> [Written task] Of the material below, the lines to be retyped are those from the line containing "for piece in" through the line containing "points = [vertex.co", inclusive; reproduce them exactly.

> [Data provided]
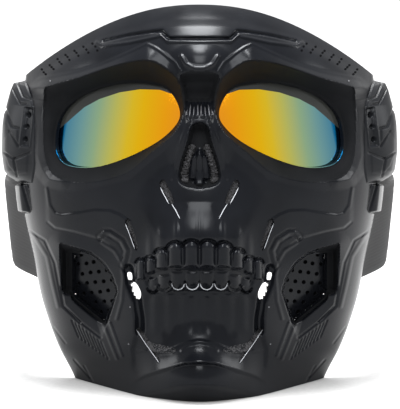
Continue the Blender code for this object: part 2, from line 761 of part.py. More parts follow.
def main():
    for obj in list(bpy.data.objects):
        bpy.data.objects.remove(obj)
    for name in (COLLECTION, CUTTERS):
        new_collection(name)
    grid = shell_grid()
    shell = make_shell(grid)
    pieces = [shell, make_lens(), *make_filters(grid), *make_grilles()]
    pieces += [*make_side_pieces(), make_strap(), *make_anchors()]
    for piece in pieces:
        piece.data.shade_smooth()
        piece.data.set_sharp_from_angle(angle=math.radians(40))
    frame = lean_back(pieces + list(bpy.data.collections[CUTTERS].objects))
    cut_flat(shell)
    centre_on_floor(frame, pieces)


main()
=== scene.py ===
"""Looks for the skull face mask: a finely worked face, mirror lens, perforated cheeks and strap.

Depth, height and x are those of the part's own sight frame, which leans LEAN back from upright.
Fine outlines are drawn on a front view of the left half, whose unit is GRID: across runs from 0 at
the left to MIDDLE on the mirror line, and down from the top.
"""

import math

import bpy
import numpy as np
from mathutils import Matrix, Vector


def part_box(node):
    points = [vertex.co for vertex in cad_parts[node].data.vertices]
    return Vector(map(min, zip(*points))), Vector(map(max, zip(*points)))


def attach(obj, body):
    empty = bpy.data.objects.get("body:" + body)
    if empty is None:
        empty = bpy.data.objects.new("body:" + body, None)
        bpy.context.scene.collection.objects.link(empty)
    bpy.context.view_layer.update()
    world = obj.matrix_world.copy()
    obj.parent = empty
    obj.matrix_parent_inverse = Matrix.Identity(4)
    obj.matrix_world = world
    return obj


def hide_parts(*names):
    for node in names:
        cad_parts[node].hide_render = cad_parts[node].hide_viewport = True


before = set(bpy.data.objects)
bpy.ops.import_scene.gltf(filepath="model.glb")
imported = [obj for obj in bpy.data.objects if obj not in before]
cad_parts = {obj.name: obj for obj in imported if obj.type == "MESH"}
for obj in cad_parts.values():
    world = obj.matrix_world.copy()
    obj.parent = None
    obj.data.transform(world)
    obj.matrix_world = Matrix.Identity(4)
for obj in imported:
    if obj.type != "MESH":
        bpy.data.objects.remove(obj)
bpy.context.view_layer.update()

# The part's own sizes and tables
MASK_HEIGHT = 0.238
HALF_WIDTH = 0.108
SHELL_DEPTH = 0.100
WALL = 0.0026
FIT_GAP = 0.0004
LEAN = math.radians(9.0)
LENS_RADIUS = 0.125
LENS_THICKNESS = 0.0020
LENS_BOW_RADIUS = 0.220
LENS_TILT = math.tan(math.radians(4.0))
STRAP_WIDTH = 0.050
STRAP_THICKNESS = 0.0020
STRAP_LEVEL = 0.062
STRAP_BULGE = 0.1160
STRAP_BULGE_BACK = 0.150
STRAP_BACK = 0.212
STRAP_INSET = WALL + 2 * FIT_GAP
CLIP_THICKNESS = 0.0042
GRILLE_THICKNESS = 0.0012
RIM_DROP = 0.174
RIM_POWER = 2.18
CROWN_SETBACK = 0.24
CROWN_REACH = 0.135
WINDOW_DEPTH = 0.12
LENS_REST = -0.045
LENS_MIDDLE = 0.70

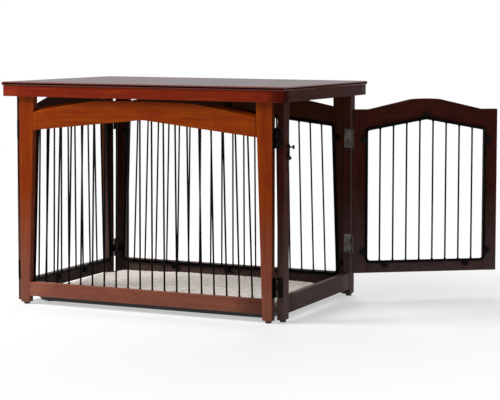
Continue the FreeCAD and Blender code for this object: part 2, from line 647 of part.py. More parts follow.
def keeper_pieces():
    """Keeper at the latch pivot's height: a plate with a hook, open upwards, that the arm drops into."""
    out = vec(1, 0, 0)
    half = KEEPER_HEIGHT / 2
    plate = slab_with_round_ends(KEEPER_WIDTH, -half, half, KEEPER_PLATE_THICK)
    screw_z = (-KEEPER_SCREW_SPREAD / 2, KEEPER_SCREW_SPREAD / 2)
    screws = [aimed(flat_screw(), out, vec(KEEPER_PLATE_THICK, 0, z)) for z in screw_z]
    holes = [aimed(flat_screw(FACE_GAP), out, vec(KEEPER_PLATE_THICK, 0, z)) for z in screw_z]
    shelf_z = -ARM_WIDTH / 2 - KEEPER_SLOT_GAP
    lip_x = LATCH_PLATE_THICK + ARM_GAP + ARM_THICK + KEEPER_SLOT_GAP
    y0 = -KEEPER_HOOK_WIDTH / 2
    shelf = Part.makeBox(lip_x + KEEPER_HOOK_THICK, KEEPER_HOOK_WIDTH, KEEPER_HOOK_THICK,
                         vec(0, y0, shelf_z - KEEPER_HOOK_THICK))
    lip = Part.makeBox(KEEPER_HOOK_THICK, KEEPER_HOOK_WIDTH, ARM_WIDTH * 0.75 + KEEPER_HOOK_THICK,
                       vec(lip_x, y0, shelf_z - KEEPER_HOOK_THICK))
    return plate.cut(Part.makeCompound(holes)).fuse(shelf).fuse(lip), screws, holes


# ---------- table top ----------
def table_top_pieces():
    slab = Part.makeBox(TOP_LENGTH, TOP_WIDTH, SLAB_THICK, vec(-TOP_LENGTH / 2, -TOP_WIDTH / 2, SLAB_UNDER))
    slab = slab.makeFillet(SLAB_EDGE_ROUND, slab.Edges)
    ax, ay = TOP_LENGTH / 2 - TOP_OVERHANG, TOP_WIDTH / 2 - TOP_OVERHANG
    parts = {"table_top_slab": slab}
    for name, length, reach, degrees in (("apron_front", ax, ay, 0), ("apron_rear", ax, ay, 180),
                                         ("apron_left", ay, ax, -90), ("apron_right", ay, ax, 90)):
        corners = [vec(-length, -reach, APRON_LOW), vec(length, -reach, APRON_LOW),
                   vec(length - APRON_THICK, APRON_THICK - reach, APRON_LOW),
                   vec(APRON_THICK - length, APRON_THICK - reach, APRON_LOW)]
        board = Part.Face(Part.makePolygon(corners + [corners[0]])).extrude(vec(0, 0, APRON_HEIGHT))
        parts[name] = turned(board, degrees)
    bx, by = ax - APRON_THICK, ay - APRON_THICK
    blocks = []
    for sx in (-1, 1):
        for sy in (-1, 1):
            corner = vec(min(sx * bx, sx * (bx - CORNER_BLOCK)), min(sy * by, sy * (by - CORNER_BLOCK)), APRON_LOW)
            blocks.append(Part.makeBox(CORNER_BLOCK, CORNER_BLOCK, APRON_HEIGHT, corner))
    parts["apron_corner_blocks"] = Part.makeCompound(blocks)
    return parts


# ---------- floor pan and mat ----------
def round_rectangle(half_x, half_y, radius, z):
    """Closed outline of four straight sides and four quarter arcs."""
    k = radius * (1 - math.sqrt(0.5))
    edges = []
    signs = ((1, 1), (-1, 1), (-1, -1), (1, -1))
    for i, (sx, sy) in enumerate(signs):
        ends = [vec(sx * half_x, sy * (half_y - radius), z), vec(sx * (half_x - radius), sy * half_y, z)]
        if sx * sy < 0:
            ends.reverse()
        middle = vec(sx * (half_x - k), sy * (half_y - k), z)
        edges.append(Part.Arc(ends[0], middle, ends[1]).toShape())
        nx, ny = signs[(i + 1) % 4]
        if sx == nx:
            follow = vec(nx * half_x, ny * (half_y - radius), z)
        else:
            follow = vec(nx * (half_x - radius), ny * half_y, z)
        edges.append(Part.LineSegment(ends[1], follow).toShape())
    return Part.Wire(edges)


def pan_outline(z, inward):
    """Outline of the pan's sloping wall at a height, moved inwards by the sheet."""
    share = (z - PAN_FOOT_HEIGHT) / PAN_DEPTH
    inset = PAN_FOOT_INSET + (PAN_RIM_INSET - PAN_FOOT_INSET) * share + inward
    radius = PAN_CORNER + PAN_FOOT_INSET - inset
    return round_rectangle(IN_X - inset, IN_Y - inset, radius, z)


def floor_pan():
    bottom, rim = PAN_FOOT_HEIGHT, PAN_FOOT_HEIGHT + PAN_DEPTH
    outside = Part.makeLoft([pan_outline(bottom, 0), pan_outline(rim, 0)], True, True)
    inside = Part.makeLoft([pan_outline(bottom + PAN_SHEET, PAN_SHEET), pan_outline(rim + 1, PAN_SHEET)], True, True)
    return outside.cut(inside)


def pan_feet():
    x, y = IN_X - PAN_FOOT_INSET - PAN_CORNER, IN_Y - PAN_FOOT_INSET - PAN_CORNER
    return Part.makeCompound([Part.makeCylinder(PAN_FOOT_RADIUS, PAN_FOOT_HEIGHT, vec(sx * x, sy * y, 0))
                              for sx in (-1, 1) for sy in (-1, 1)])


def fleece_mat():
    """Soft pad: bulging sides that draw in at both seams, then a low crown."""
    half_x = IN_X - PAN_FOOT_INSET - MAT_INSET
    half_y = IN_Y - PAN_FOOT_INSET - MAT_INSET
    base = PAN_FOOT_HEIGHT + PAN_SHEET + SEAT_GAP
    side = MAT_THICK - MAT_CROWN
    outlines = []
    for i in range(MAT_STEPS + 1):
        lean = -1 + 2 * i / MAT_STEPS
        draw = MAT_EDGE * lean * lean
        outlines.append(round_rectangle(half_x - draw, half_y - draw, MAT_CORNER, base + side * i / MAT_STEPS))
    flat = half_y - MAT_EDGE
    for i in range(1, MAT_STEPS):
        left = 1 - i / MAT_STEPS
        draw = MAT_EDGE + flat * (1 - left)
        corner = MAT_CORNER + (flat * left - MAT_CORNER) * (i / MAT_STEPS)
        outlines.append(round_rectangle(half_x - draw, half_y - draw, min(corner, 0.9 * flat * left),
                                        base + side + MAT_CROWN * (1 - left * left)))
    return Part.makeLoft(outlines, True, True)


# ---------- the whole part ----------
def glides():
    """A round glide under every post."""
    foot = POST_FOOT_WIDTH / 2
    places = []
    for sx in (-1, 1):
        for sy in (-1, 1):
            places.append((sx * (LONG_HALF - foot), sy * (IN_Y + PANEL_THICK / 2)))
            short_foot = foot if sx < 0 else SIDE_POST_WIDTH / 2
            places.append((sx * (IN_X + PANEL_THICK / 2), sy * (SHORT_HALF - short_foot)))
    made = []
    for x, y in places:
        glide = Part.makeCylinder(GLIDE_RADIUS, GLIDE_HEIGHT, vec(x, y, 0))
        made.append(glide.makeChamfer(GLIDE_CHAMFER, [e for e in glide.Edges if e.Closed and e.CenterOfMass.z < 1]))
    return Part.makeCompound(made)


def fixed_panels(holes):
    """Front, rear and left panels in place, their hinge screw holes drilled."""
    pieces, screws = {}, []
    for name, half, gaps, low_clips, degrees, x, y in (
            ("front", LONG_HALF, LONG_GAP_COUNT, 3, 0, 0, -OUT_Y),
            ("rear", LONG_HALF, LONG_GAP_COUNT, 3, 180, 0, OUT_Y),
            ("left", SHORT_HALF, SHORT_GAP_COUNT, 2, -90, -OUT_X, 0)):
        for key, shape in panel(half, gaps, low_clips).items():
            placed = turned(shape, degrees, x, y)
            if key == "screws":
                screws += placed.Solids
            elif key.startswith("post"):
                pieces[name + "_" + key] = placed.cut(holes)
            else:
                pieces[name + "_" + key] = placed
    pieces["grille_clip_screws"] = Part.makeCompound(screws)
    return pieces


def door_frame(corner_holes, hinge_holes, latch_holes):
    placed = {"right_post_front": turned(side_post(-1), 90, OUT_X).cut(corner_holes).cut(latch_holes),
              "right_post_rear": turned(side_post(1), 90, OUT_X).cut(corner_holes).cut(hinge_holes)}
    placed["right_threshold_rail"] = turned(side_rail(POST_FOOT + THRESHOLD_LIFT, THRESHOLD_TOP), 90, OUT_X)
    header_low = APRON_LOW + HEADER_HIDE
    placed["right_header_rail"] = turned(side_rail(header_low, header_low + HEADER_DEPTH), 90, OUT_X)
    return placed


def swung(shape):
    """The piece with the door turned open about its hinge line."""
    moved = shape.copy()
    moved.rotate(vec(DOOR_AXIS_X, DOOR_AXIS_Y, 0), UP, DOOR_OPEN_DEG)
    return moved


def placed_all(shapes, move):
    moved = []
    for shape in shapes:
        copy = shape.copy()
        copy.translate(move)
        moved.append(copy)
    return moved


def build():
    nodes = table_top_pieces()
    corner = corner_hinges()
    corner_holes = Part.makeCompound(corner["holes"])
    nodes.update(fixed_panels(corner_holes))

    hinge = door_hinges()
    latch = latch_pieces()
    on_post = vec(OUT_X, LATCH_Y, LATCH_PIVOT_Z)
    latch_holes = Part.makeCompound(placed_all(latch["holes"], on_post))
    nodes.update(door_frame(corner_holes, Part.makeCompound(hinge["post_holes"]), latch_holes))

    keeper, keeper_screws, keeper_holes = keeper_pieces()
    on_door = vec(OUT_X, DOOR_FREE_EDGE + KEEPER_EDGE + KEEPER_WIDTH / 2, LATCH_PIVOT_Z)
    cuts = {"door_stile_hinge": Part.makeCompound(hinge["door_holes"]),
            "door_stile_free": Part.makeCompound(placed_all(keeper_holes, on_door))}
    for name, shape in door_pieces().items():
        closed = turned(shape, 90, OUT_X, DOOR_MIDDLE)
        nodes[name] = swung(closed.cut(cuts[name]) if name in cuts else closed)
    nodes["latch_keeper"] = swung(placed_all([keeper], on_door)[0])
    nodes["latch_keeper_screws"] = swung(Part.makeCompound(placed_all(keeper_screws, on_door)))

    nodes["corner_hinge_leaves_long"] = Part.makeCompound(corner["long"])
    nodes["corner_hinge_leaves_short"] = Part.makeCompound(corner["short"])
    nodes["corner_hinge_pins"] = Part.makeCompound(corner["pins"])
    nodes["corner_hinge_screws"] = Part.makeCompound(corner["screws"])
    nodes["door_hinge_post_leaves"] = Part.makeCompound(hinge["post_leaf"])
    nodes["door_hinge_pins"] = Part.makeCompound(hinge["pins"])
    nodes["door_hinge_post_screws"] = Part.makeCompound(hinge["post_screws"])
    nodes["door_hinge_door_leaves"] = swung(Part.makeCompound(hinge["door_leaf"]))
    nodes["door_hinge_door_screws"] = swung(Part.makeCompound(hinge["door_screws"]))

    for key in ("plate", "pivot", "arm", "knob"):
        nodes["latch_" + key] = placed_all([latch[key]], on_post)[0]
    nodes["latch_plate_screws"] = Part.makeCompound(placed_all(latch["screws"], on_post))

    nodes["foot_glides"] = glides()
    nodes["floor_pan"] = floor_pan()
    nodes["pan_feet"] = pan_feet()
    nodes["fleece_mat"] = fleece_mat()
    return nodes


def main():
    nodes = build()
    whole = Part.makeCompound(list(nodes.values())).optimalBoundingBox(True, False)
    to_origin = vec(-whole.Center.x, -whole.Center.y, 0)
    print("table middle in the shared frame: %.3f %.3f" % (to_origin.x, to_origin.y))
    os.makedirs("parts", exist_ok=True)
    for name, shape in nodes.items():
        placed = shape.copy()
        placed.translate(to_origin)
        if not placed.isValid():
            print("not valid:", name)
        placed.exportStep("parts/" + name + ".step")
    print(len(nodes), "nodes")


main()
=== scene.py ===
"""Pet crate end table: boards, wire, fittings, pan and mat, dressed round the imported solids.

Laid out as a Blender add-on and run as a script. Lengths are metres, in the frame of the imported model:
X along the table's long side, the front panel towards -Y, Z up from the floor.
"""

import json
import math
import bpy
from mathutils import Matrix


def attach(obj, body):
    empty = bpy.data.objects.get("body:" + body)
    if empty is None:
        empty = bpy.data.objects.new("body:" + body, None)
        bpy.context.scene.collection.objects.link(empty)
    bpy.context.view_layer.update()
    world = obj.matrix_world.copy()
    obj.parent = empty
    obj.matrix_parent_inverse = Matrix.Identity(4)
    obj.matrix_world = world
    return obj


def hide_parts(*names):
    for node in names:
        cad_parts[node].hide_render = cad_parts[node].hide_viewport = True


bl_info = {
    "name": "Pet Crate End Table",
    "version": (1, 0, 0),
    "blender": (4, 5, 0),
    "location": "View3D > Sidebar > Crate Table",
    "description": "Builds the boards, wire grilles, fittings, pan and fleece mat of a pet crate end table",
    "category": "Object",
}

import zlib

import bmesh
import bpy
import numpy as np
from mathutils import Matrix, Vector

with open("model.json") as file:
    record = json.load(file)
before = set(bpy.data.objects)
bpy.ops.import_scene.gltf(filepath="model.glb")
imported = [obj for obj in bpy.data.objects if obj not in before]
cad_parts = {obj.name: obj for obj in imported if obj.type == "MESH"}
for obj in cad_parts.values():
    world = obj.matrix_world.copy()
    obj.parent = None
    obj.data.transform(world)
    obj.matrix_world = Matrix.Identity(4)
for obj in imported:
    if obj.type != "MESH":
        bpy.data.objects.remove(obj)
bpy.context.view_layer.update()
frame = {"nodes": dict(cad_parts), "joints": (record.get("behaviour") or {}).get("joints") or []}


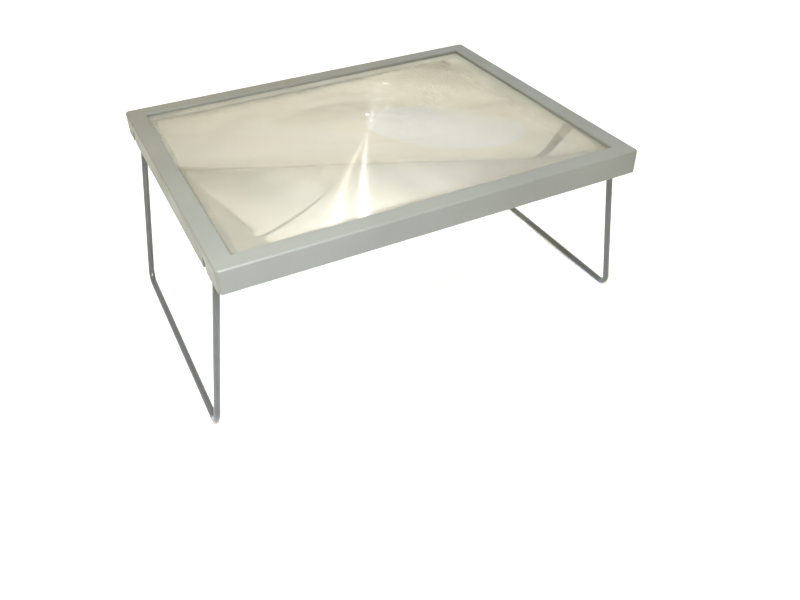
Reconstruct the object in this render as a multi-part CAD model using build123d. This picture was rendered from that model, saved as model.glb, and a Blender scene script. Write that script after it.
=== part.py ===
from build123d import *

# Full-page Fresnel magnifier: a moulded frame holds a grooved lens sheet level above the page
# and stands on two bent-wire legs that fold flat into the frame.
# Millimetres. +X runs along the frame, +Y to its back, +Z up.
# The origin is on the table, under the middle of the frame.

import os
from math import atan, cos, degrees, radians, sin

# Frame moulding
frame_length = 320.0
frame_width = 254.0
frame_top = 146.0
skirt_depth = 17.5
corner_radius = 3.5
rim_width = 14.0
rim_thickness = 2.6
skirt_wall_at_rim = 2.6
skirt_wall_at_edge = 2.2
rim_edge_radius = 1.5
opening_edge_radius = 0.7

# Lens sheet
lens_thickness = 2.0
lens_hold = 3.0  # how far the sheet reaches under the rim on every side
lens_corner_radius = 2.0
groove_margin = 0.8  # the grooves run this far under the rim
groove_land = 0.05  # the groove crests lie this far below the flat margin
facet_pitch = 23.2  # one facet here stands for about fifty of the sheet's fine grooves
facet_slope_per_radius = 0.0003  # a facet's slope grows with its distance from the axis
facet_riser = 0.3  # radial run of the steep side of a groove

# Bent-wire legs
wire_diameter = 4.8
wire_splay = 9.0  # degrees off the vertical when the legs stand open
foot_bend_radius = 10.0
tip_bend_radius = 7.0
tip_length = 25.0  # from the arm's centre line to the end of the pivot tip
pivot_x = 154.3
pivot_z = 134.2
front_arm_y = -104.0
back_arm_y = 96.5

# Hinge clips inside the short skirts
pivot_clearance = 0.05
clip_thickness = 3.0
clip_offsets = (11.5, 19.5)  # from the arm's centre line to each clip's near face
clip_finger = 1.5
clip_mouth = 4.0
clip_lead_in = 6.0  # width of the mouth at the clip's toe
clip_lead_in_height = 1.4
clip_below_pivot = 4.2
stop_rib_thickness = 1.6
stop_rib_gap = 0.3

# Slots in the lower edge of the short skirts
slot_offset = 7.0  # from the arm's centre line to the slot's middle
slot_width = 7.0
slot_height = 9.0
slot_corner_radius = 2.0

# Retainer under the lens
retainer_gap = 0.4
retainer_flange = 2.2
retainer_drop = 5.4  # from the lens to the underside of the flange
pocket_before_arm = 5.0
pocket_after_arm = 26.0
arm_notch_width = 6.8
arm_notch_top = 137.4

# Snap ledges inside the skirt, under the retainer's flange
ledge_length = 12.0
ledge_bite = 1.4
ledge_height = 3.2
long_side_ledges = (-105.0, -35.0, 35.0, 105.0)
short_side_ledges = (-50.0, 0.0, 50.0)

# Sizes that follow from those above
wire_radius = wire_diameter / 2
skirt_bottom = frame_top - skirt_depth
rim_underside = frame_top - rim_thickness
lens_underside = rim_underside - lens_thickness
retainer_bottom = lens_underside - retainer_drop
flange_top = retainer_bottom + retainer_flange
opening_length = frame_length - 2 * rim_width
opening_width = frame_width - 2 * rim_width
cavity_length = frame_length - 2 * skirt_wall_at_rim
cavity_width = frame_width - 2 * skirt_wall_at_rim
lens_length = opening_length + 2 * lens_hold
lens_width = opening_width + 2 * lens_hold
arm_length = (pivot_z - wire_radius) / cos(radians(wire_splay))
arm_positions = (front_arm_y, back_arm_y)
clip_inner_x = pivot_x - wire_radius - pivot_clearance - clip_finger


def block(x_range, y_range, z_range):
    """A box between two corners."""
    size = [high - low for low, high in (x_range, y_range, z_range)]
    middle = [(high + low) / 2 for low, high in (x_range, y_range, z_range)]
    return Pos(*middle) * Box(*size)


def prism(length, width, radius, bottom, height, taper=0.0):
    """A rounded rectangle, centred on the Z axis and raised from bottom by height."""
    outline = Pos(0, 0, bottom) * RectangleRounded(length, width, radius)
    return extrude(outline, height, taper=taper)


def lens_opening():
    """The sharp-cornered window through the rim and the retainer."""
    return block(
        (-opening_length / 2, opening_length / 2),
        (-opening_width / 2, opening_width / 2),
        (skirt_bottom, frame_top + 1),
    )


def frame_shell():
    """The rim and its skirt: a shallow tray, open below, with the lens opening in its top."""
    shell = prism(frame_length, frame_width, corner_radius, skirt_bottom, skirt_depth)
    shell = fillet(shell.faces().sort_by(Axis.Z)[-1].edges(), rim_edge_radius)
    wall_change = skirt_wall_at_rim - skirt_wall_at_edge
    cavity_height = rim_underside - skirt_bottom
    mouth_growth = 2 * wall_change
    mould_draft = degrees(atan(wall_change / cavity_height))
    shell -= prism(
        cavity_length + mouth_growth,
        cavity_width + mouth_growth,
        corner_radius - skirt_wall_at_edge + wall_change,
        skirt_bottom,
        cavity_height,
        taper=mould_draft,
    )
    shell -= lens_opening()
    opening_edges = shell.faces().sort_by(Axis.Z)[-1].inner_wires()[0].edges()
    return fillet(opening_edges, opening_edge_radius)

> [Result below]
    for piece in pieces:
        piece.data.shade_smooth()
        piece.data.set_sharp_from_angle(angle=math.radians(40))
    frame = lean_back(pieces + list(bpy.data.collections[CUTTERS].objects))
    cut_flat(shell)
    centre_on_floor(frame, pieces)


main()
=== scene.py ===
"""Looks for the skull face mask: a finely worked face, mirror lens, perforated cheeks and strap.

Depth, height and x are those of the part's own sight frame, which leans LEAN back from upright.
Fine outlines are drawn on a front view of the left half, whose unit is GRID: across runs from 0 at
the left to MIDDLE on the mirror line, and down from the top.
"""

import math

import bpy
import numpy as np
from mathutils import Matrix, Vector


def part_box(node):
    points = [vertex.co for vertex in cad_parts[node].data.vertices]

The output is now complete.